What we need is a candidate who can speak like a member of the working class. Not like a jerk, as Trump does, but as someone who can be respectful and still show himself to be a member (or at least potential member) of the working class tribe. As Trump I think has demonstrated, what you say is far less important in American politics than how you say it. Sad, but probably true.

I think it would also help if the party put forward something more than just a set of policies. What we need is a platform calling for larger reforms--a complete overhaul of the political system. My shortlist of needed reforms: 1) abolish the electoral college and elect presidents via national popular vote; 2) run elections for national office through a national governmental agency, and take them away from the parties--the ballot and election regulations would be determined by the national agency, and election districts delineated by the Census Bureau; 3) elections for national office would use an instant run-off voting method instead of first-past-the post.

This might require amending the constitution. Fine. While we're at it, let's also 1) limit terms of Supreme Court members so that every president gets to name at least two justices; 2) declare that constitutional rights apply only to individual human beings, not corporate entities; 3) abolish the Senate; 4) double the size of the House of Representatives.

Saturday, December 03, 2016

Does the long arc of history bend toward justice?

Despite the recent election, the world--and probably the United States with it--is probably in better shape in most ways today than it has ever been. More people are living better, levels of poverty worldwide are falling, and we've made tremendous strides in protecting the rights of minorities. But I wonder now if we have reached peak civilization. My faith, in Martin Luther King's words, that "The arc of the moral universe is long, but it bends towards justice," is not as strong as it used to be.

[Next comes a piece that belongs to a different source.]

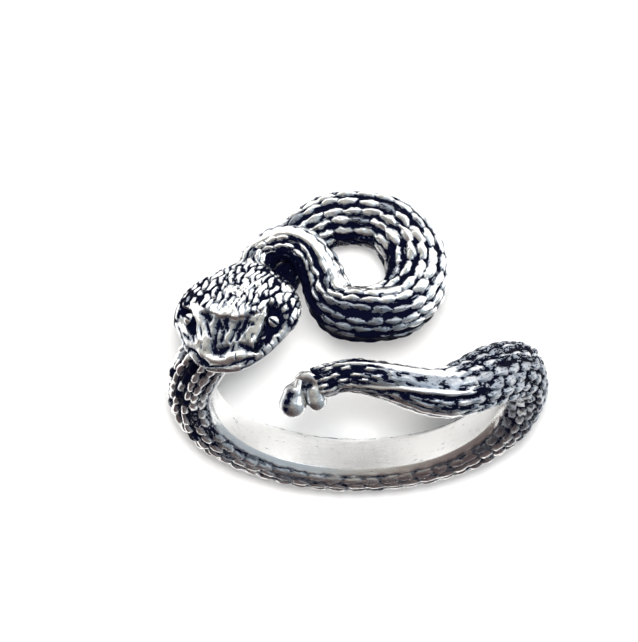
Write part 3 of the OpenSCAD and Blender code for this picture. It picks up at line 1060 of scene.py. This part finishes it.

The rise of liberal democracies, and concomitant increases in political freedom and living standards, may, in the long run, prove to be largely a 20th-century phenomenon. What we have witnessed in other countries, like Hungary, Poland, Turkey, and now (to a lesser extent, so far) in Britain and the US, may be signs that the world is returning to its pre-1900 baseline of mostly unfree societies, where wealth and political power are almost entirely within the hands of the extremely wealthy.

Yes, that's not going to happen with one lost election. But I worry that the world's response to the challenge of maintaining the 20th century's progress will be like its response to climate change--halting, myopic, deliberately sabotaged, and, to the extent that it has been effective at all, probably too little, too late. We may be at the proverbial hockey stick of authoritarianism, oligarchy, and plutocracy.